Laser welding as an engine of innovation
Lasers have long been able to do what traditional welding guns can. Nevertheless, many manufacturers did not dare employ the delicate technology in the raw environment of their assembly floors. At LASER 2013 (Hall C2, Booth 330), researchers will be demonstrating that lasers are robust enough to take over welding duties in fabrication.
Can lasers perform welds precisely and reliably in the midst of thundering machinery? The prototype of a new laser welder developed by an international team of researchers has now withstood the worst. At INTEGASA and ENSA, two companies in Spain that produce heat exchangers for heavy industry, the prototype proved itself precise and reliable under the difficult conditions of routine daily use.
“Manufacturers of heat exchangers were skeptical of laser anything until now,” confirms Patrick Herwig from the Fraunhofer Institute for Material and Beam Technology IWS in Dresden. TIG-welding guns have traditionally been employed in assembly operations for welding thousands of tubes to the perforated tube sheets. This process, which is based on arc-welding technology, is very time-intensive however. The gun must be manually inserted into every hole and removed again after welding. As a result, the fabrication process is tedious, prolonged, and expensive. European manufacturers can hardly hold their ground today against competition from countries with low labor costs. Materials researchers, software specialists, production engineers and numerous users joined forces in the EU ORBITAL Project to jointly search for a cost-effective alternative. And found one.
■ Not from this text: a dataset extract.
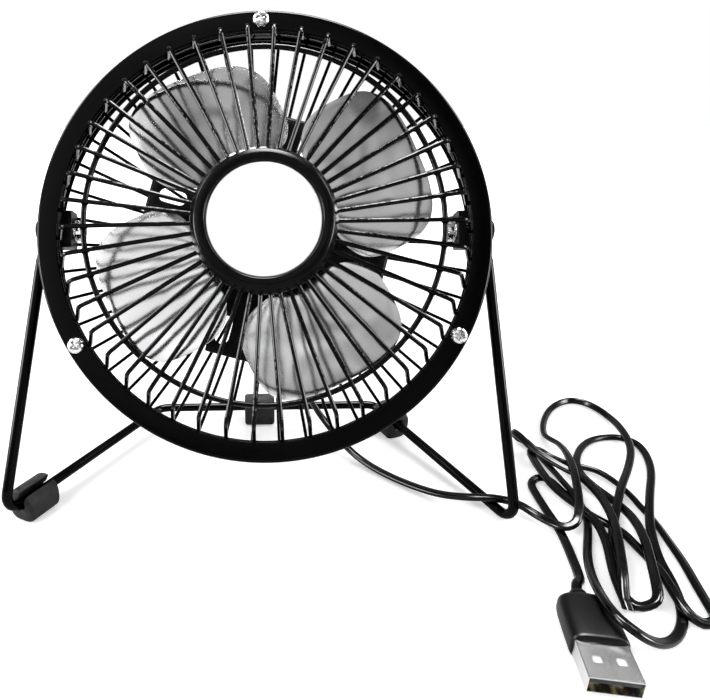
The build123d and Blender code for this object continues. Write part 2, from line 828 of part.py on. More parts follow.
# The cord's route, from the gland down behind the stand, over the right side bar and into the hank
gland_exit = head * gland_place() * Pos(0, 0, housing_r + gland_reach - cord_grip)
drop_points = [
    gland_exit.position,
    (gland_exit * Pos(0, 0, cord_first_run)).position,
    (9.4, 2.0, 39.6),
    (12.3, 5.8, 33.2),
    (15.2, 10.6, 27.4),
    (17.3, 14.1, 23.3),
]
run_points = [
    (18.3, 15.8, 21.1),
    (20.9, 18.2, 16.0),
    (24.8, 18.5, 10.4),
    (29.5, 15.4, 5.4),
    (34.9, 9.8, 2.0),
    (41.2, 2.0, 1.4),
    (49.8, -6.6, 1.5),
    (58.3, -14.6, 2.6),
    (66.2, -19.7, 4.9),
    (75.0, -20.8, 5.6),
    (83.0, -20.7, 3.4),
    (89.6, -25.2, 1.8),
]
tail_points = [
    (89.7, -43.2, 1.8),
    (87.0, -49.1, 2.4),
    (84.6, -55.0, 3.2),
]
# Outline of the loosely gathered hank on the table, seen from above
hank_outline = [
    (89.5, -48.0),
    (89.5, -7.0),
    (94.5, 8.0),
    (95.0, 26.0),
    (99.5, 28.0),
    (108.5, 32.0),
    (121.0, 54.0),
    (132.5, 61.0),
    (142.5, 58.5),
    (146.5, 48.0),
    (146.5, 22.0),
    (138.0, -2.0),
    (124.5, -28.0),
    (119.0, -66.0),
    (110.0, -73.0),
    (94.0, -77.5),
    (92.0, -70.0),
]


def bend_radii(points):
    """As large an arc at each inner point as its two runs allow."""
    radii = []
    for before, here, after in zip(points, points[1:], points[2:]):
        run_in = Vector(here) - Vector(before)
        run_out = Vector(after) - Vector(here)
        half_turn = math.radians(run_in.get_angle(run_out)) / 2
        radii.append(0.45 * min(run_in.length, run_out.length) / math.tan(half_turn))
    return radii


def cord_tube(name, points):
    radii = bend_radii(points)
    path = FilletPolyline(*points, radius=radii)
    solid = wire_along(path, cord_r)
    print(name, "radii", [round(radius, 1) for radius in radii], "length", round(path.length, 1))
    print(name, "volume", round(solid.volume, 1), "section x length", round(math.pi * cord_r**2 * path.length, 1))
    return solid


def cord_hank():
    outline = make_face(Polyline(*hank_outline, close=True))
    outline = fillet(outline.vertices(), 2.0)
    body = extrude(outline, amount=hank_height)
    return fillet(body.edges().group_by(Axis.Z)[-1], hank_edge_r)


plug = Location(plug_front, (0, 0, -plug_heading))


def plug_shell():
    length = shell_reach + shell_hidden
    bar = Box(shell_width, length, shell_height, align=(Align.CENTER, Align.MIN, Align.CENTER))
    shell = fillet(bar.edges().filter_by(Axis.Y), 0.5)
    inside = Box(
        shell_width - 2 * shell_wall, length, shell_height - 2 * shell_wall,
        align=(Align.CENTER, Align.MIN, Align.CENTER),
    )
    shell -= Pos(0, -shell_wall, 0) * inside
    for side in (-1, 1):
        shell -= Pos(side * window_offset, window_setback, 0) * Box(window_size, window_size, 2 * shell_height)
    return plug * shell


def plug_tongue():
    length = shell_reach + shell_hidden - shell_wall - tongue_setback
    top = shell_height / 2 - shell_wall
    tongue = Pos(0, tongue_setback, -top) * Box(
        tongue_width, length, tongue_thickness, align=(Align.CENTER, Align.MIN, Align.MIN)
    )
    return plug * tongue


def plug_contacts():
    top = -shell_height / 2 + shell_wall + tongue_thickness
    strips = []
    for number in range(4):
        x = (number - 1.5) * contact_pitch
        strips.append(Pos(x, tongue_setback + 0.8, top) * Box(
            contact_width, contact_length, contact_thickness, align=(Align.CENTER, Align.MIN, Align.MIN)
        ))
    return plug * Compound(strips)


def plug_grip():
    grip = Pos(0, shell_reach, 0) * Box(
        grip_width, grip_length, grip_height, align=(Align.CENTER, Align.MIN, Align.CENTER)
    )
    grip = fillet(grip.edges().filter_by(Axis.Y), grip_edge_r)
    grip -= Pos(0, shell_reach - 1, 0) * Box(
        shell_width, shell_hidden + 1, shell_height, align=(Align.CENTER, Align.MIN, Align.CENTER)
    )
    neck = Cone(grip_neck_r, grip_neck_tip_r, grip_neck_length, align=(Align.CENTER, Align.CENTER, Align.MIN))
    return plug * (grip + Pos(0, shell_reach + grip_length, 0) * Rot(-90, 0, 0) * neck)


plug_cord_exit = plug * Pos(0, shell_reach + grip_length + grip_neck_length, 0)
tail_points.append(plug_cord_exit.position)

# --- All the nodes -----------------------------------------------------------------------

head_parts = {
    "front_bezel": front_bezel(),
    "bezel_hoop": bezel_hoop(),
    "bezel_screws": bezel_screws(),
    "front_grille": front_grille(),
    "grille_cap": grille_cap(),
    "cap_badge": cap_badge(),
    "rear_grille": rear_grille(),
    "motor_bracket": motor_bracket(),
    "motor_screws": motor_screws(),
    "housing_screws": housing_screws(),
    "motor_housing": motor_housing(),
    "rear_cover": rear_cover(),
    "cover_screws": cover_screws(),
    "motor_can": motor_can(),
    "motor_end_bell": motor_end_bell(),
    "motor_brushes": motor_brushes(),
    "motor_magnets": motor_magnets(),
    "front_bush": front_bush(),
    "rear_bush": rear_bush(),
    "rotor_shaft": rotor_shaft(),
    "armature": armature(),
    "commutator": commutator(),
    "blade_hub": blade_hub(),
    "blade_wheel": blade_wheel(),
    "blade_retainer": blade_retainer(),
    "switch_body": switch_body(),
    "switch_terminals": switch_terminals(),
    "rocker": rocker(),
    "cord_gland": cord_gland(),
    "hinge_bolts": hinge_bolts(),
    "hinge_spacers": hinge_spacers(),
    "hinge_blocks": hinge_blocks(),
    "hinge_lock_washers": hinge_lock_washers(),
    "hinge_nuts": hinge_nuts(),
}
rear_bar = (rear_right - rear_left).length
standing_parts = {
    "stand_wire": stand_wire(),
    "foot_clip_left": foot_clip(front_left, rear_left, clip_left_distance, 135),
    "foot_clip_rear": foot_clip(rear_left, rear_right, rear_bar * clip_rear_share, 180),
    "foot_clip_right": foot_clip(rear_right, front_right, clip_right_distance, 30),
    "cord_drop": cord_tube("cord_drop", drop_points),
    "cord_run": cord_tube("cord_run", run_points),
    "cord_hank": cord_hank(),
    "cord_tail": cord_tube("cord_tail", tail_points),
    "plug_grip": plug_grip(),
    "plug_shell": plug_shell(),
    "plug_tongue": plug_tongue(),
    "plug_contacts": plug_contacts(),
}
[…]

Engineering that meets the most demanding requirements
Instead of conventional TIG-welding guns, a laser does the job – tube sheets and tubes are welded to one another rapidly, precisely and accurately. In seconds, the tube is circumferentially welded in place and the robotic arm transporting the welding head can move on to the next hole. The welding head is designed so it anchors itself in the holes and is seated there so firmly than not even vibrations of the shop floor can disrupt the welding process. Precise guidance of the optical beam is handled by software-controlled mirrors that continuously direct it to the right location. Engineers and users from Italy, Spain, France, and Germany have been fine-tuning the process for two years. “The prototype we are exhibiting now at LASER 2013 facilitates the production of heat exchangers, and not just through its speed, but through its flexibility as well. It can even melt materials together that were considered difficult to weld until now,” according to Herwig, who was responsible for designing and testing the welding head during the EU project.
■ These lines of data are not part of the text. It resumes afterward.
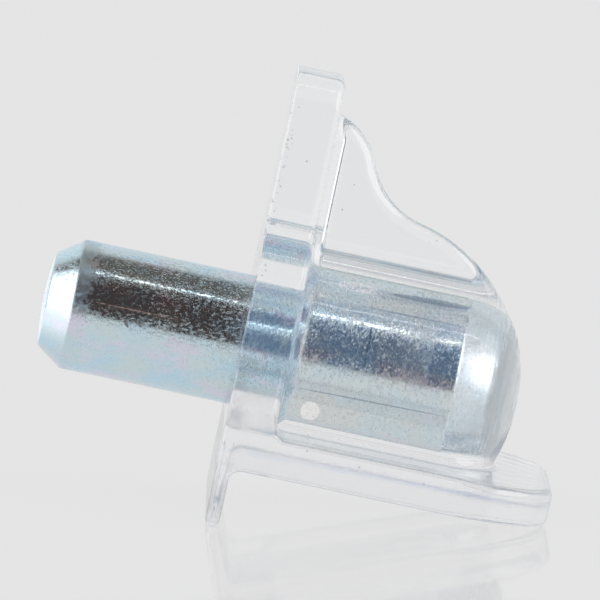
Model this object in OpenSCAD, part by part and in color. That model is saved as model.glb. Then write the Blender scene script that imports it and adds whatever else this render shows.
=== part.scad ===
// Shelf support pin: a steel pin moulded into a clear bracket.
// The pin lies along X and enters the cabinet side towards +X. The shelf rests on the flange, which faces +Z.
// The origin is on the pin's axis, in the plane of the bracket's back face. All sizes are in millimetres.

/* [Pin] */
// Diameter of the steel pin
pin_diameter = 5; // [4:0.1:6]
// How far the pin stands out of the back face
pin_reach = 7.65; // [5:0.1:16]
// How far the pin runs into the moulding
pin_seat = 9.4; // [8:0.1:14]
// Length of the chamfer on each end of the pin
chamfer_length = 1; // [0.2:0.05:1.5]
// Depth of the chamfer on each end of the pin
chamfer_depth = 0.7; // [0.2:0.05:1]
// Height of the slight dome on each end of the pin
end_dome = 0.15; // [0.05:0.01:0.3]
// Width of the groove that locks the pin in the moulding
groove_width = 0.7; // [0.6:0.05:1.2]
// Depth of that groove
groove_depth = 0.18; // [0.16:0.01:0.4]
// Distance from the back face to the start of that groove
groove_inset = 0.1; // [0.05:0.05:0.18]
// Gap between the pin and the plastic moulded round it
moulded_gap = 0; // [0:0.01:0.05]

/* [Back plate] */
// Thickness of the back plate
plate_thickness = 1.9; // [1.2:0.1:3]
// From the pin's axis down to the end of the plate
plate_drop = 10.6; // [8.5:0.1:16]
// Width of the tongue at the plate's lower end
tongue_width = 4.7; // [3:0.1:8]
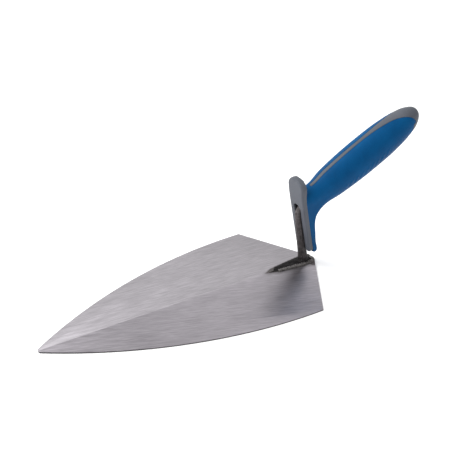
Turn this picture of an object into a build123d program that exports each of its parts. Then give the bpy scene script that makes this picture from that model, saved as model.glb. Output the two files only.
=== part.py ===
"""Brick trowel: a flat triangular blade, a forged shank welded to it, and a two-part moulded handle.

The tool lies on the flat underside of its blade. +X runs from the tip towards the butt of the handle,
+Y across the blade and +Z up. The origin is on the underside of the blade, on its centre line, directly
below the root of the shank. All lengths are in millimetres and all angles in degrees.
"""

from build123d import *

import os
from math import cos, radians, sin, tan

# ---- blade: taper-ground sheet steel, thickest along its centre line --------------------------------
BLADE_LENGTH = 280.0
BLADE_WIDTH = 140.0
HEEL_X = 13.0  # the pointed middle of the heel, behind the root of the shank
SHOULDER_SETBACK = 41.6  # from the middle of the heel forward to the two shoulders
TIP_WIDTH = 3.6
SHOULDER_ROUNDING = 1.0
TIP_ROUNDING = 1.5
HEEL_THICKNESS = 2.0
TIP_THICKNESS = 1.4
EDGE_THICKNESS = 1.1

# ---- shank: foot, riser, bend and tang, forged in one piece -----------------------------------------
RISER_LEAN = 12.0  # forward of vertical
RISER_ROOT_RADIUS = 4.7
RISER_TOP_RADIUS = 3.1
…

It is exactly these exotic combinations of materials that are needed by manufacturers of heat exchangers. They have to withstand extreme conditions in actual use. Heat exchangers are used in the chemical industry, ship engines, and power plants to remove heat from high-temperature, aggressive solutions of liquids. The tubing these liquids are passed through must therefore be corrosion-resistant. However, the liquid in the tank outside the tubing that absorbs the heat is chemically inert. Cost-effective materials can be employed here. Where tank and tubing meet, differing materials must be joined. “Traditional welding techniques hit their limits here, whereas the job can be handled with the laser,” says Herwig. The researchers are confident that laser welding can be implemented so effectively in production that European companies remain competitive internationally.